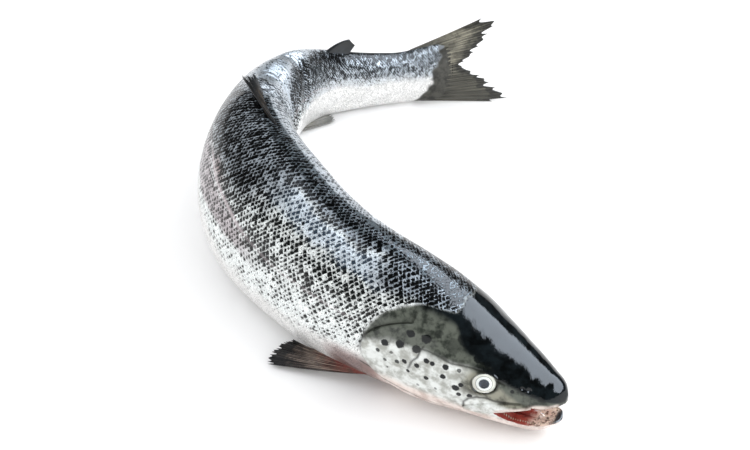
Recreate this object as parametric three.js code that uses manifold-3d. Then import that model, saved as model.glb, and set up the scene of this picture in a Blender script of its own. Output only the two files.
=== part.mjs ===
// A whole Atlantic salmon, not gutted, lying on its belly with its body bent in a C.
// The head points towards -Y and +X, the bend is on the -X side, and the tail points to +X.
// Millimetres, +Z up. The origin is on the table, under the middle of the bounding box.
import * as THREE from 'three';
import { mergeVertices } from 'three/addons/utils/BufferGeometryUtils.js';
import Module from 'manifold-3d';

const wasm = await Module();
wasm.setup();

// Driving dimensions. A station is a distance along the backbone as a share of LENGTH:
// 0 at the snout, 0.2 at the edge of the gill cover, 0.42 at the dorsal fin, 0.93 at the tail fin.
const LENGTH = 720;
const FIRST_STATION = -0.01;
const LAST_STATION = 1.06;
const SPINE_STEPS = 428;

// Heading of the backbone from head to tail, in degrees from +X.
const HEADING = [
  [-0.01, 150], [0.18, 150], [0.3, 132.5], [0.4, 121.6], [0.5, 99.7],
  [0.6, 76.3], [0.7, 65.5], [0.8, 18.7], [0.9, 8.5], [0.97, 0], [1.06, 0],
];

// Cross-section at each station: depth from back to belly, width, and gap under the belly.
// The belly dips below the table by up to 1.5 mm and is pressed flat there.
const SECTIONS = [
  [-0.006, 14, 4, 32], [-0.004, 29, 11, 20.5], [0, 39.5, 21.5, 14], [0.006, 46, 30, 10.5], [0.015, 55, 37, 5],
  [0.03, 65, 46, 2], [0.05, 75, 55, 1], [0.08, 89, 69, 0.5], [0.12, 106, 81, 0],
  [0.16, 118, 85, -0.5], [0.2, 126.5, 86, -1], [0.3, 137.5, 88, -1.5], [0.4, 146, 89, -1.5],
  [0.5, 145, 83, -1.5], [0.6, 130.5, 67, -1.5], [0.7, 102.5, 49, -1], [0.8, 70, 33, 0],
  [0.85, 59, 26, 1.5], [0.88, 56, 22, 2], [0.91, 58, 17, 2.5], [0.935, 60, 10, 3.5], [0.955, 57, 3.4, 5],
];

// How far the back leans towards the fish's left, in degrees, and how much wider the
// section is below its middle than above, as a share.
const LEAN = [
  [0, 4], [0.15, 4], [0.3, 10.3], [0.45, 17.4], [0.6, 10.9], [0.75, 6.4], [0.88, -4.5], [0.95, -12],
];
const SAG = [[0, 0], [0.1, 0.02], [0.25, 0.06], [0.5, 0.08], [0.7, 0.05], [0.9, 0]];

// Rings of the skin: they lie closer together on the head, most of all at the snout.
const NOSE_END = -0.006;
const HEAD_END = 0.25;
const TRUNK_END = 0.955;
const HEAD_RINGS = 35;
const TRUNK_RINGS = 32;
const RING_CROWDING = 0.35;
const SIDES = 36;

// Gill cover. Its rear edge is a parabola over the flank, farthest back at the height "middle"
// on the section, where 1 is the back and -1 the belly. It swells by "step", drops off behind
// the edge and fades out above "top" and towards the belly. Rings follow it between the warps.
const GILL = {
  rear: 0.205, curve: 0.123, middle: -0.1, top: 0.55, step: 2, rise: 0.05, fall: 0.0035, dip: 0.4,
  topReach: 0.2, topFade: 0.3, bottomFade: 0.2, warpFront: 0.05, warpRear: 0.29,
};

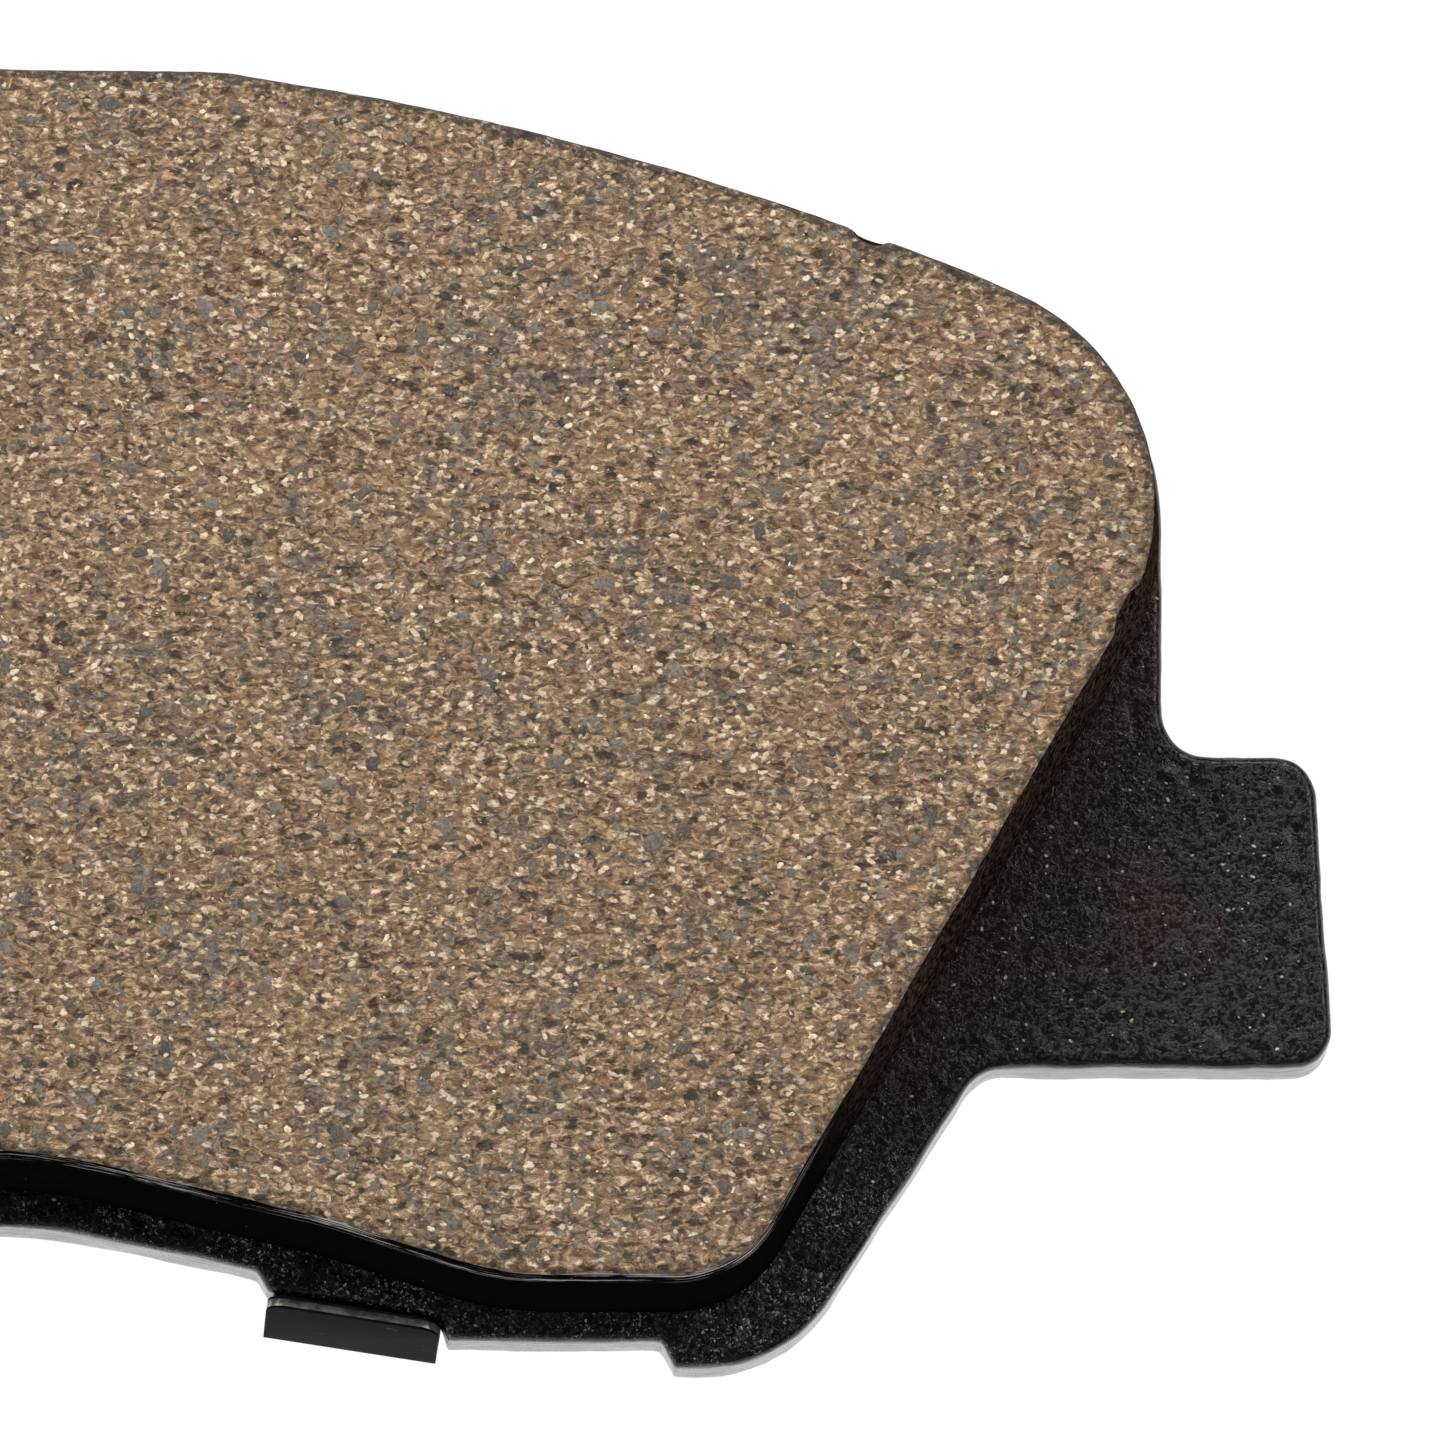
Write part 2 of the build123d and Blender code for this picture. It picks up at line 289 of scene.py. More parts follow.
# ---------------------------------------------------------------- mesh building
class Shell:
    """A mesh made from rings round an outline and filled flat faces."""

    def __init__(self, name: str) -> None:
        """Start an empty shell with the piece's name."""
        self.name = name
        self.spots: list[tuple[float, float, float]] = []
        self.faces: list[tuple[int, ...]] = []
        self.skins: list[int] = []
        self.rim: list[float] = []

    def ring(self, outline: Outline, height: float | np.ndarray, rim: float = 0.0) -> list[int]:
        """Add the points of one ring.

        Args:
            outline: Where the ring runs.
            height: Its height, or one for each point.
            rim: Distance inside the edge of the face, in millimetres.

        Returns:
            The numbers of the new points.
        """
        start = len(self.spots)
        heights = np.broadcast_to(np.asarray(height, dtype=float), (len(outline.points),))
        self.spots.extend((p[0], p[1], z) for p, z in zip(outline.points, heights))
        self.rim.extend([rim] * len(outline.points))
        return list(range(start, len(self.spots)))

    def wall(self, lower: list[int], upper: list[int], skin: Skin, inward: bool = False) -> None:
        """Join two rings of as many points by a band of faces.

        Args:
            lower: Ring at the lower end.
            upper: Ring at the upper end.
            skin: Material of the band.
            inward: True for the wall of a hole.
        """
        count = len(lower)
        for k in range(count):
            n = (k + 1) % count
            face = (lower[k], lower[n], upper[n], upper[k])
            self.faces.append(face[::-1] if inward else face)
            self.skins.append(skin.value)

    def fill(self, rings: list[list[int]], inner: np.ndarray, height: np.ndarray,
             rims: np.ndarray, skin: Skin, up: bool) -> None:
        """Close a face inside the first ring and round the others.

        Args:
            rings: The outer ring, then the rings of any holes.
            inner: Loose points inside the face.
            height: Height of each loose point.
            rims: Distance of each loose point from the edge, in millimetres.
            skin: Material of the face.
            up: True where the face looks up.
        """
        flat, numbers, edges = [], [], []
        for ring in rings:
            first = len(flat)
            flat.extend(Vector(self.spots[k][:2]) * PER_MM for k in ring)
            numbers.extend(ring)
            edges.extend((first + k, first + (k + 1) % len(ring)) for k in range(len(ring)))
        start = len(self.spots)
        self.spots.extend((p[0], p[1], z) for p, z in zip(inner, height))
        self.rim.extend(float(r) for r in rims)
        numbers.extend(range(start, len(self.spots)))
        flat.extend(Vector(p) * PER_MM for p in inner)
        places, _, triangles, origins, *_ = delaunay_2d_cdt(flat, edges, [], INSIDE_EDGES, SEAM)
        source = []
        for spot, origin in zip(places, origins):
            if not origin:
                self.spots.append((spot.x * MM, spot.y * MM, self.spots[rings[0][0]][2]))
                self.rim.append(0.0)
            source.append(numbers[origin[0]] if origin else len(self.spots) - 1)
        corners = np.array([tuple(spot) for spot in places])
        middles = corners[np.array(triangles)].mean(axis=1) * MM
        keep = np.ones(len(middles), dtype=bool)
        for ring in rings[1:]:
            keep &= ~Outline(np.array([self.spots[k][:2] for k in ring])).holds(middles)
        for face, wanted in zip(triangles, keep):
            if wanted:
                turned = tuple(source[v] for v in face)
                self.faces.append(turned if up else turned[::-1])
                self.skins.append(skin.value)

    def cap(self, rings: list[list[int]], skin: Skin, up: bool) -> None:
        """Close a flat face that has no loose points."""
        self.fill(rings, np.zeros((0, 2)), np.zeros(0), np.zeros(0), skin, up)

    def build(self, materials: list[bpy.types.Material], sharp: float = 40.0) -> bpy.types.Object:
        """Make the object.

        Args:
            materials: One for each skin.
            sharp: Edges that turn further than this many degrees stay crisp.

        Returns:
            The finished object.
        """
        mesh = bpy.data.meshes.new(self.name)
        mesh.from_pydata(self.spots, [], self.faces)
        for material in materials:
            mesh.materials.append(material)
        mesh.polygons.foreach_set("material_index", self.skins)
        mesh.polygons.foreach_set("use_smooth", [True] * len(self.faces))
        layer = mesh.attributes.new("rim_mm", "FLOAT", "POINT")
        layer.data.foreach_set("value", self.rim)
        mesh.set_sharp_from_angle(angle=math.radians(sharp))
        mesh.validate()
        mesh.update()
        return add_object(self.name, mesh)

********

Work to do: Quote the records above exactly, from the first line through the line containing "wasm.setup();", and nothing more.

Answer in full:
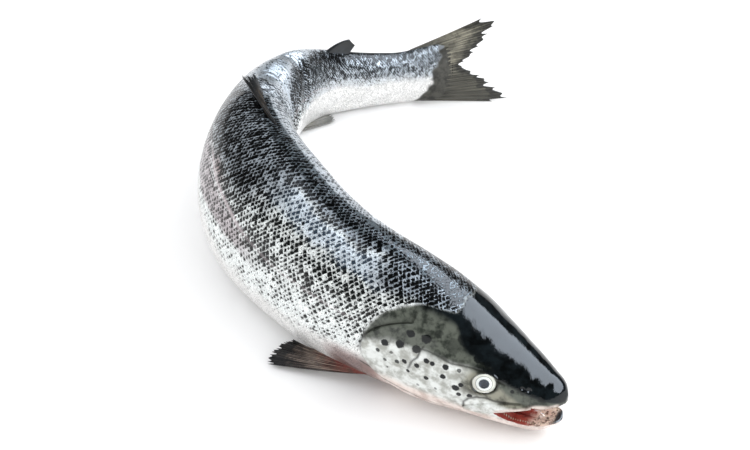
Recreate this object as parametric three.js code that uses manifold-3d. Then import that model, saved as model.glb, and set up the scene of this picture in a Blender script of its own. Output only the two files.
=== part.mjs ===
// A whole Atlantic salmon, not gutted, lying on its belly with its body bent in a C.
// The head points towards -Y and +X, the bend is on the -X side, and the tail points to +X.
// Millimetres, +Z up. The origin is on the table, under the middle of the bounding box.
import * as THREE from 'three';
import { mergeVertices } from 'three/addons/utils/BufferGeometryUtils.js';
import Module from 'manifold-3d';

const wasm = await Module();
wasm.setup();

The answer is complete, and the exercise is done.